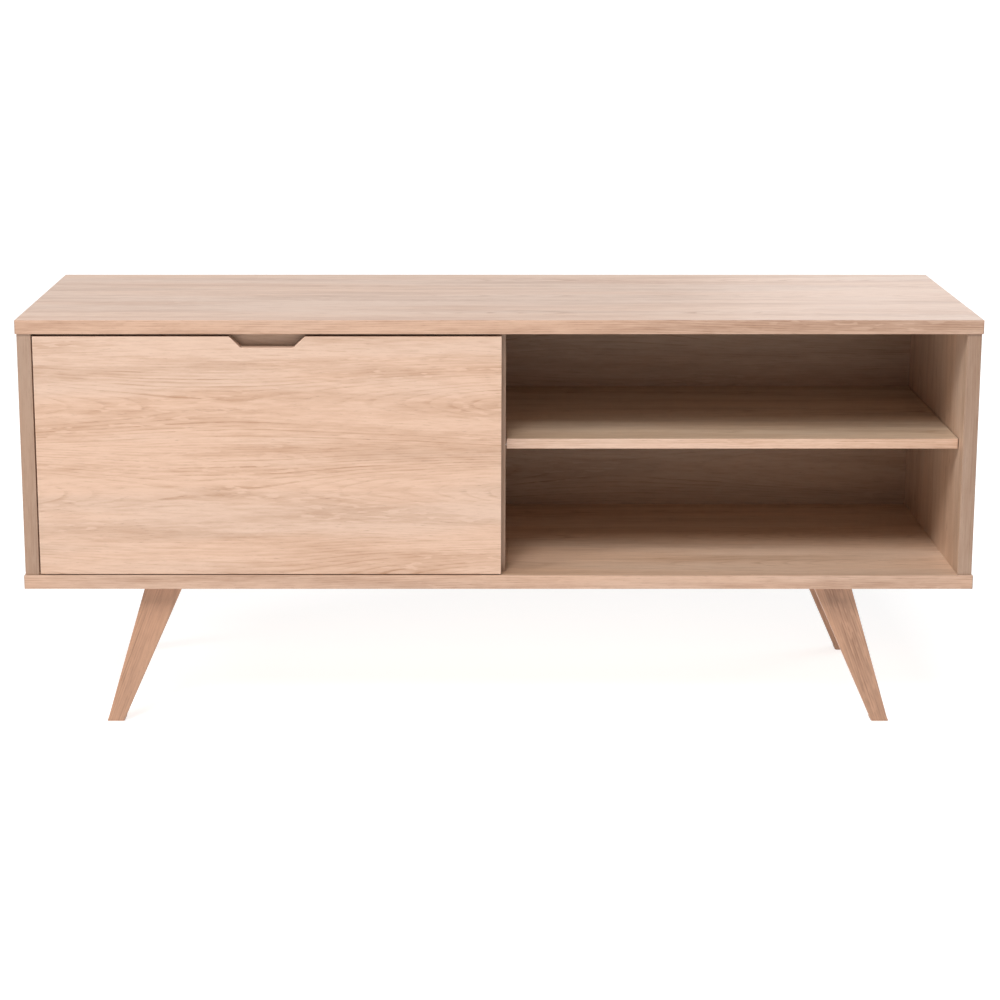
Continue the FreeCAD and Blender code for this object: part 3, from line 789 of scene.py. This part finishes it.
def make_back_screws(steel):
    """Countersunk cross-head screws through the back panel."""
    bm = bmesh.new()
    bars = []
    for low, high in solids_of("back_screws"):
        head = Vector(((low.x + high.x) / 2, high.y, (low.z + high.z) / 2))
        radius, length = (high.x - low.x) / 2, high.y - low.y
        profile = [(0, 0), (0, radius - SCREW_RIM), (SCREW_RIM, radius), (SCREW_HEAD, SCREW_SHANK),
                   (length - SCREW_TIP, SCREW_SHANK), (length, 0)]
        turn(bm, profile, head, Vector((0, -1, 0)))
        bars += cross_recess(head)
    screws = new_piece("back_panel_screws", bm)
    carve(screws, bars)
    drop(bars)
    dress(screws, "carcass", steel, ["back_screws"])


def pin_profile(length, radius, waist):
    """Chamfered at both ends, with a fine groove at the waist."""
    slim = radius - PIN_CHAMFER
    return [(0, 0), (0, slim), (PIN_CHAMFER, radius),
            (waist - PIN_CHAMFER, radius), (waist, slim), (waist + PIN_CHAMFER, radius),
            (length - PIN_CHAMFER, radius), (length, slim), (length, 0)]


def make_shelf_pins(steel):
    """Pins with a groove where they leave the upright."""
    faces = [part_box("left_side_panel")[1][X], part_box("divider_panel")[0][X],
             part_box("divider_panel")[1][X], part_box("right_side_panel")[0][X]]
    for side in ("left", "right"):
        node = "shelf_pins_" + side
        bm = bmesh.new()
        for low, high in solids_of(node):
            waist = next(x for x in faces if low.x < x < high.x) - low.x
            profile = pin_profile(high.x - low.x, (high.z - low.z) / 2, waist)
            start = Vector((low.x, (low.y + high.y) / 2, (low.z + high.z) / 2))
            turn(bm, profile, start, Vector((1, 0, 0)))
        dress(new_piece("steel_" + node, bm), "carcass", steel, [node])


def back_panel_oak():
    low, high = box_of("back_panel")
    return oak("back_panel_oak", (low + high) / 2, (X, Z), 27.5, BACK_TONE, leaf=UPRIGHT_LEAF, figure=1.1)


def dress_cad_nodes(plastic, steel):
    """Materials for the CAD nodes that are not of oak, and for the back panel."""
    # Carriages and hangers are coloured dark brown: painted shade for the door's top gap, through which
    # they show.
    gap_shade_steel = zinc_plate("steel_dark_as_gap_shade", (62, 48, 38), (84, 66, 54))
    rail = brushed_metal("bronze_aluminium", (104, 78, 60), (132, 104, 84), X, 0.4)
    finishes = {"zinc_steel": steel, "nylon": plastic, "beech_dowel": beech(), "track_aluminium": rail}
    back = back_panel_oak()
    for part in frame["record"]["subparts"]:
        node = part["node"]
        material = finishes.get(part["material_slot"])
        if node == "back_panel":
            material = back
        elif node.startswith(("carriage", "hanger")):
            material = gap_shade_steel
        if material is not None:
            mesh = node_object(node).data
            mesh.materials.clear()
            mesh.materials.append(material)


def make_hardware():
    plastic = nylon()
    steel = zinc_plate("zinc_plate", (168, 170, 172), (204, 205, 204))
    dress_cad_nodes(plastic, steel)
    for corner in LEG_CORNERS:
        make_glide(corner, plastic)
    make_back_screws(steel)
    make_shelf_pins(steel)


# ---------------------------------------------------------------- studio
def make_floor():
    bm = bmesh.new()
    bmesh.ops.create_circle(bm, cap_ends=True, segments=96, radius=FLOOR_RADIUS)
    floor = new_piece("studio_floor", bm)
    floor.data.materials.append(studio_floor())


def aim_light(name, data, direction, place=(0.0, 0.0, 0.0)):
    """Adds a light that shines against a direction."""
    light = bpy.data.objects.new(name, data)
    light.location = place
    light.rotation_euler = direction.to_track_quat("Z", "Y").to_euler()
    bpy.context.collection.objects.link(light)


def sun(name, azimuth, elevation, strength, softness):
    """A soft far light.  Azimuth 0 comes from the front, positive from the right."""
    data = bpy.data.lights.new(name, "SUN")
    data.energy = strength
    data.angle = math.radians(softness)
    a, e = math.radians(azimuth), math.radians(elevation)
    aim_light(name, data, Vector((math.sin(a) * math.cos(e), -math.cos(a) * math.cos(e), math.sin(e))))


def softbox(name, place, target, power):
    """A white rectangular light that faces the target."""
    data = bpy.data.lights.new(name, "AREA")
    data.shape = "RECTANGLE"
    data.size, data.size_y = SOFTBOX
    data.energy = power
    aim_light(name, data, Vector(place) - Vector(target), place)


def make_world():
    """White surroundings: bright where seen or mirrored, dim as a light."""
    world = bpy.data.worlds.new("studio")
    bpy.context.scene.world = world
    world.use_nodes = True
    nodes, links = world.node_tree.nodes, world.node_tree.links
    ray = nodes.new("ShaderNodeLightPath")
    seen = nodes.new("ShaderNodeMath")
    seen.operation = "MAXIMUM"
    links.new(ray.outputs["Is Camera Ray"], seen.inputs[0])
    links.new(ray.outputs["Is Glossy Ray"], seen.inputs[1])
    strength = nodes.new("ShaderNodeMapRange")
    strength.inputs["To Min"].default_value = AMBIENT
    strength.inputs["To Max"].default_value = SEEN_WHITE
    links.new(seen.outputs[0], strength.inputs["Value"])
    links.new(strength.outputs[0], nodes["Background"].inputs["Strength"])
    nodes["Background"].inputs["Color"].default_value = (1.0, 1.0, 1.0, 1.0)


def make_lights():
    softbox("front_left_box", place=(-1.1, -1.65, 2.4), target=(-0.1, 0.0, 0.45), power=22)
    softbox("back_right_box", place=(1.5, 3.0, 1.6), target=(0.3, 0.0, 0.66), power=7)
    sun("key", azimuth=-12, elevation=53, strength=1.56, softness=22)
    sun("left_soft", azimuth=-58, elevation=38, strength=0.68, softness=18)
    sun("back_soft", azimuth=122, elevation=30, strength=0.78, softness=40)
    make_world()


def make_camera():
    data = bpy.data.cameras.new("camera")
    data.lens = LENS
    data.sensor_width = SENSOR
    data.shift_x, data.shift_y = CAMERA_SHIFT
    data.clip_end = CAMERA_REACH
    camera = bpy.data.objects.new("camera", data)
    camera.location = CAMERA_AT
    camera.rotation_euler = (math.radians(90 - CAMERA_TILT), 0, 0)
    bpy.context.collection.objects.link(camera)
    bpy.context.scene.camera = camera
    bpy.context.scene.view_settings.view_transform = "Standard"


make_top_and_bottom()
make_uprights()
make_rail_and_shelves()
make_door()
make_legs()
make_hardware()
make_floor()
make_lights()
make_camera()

=-=-=-=-=

The problem:
Each line in the data that holds the string "scene" should be found and copied.

Task output:
Continue the FreeCAD and Blender code for this object: part 3, from line 789 of scene.py. This part finishes it.
    bpy.context.scene.world = world
    bpy.context.scene.camera = camera
    bpy.context.scene.view_settings.view_transform = "Standard"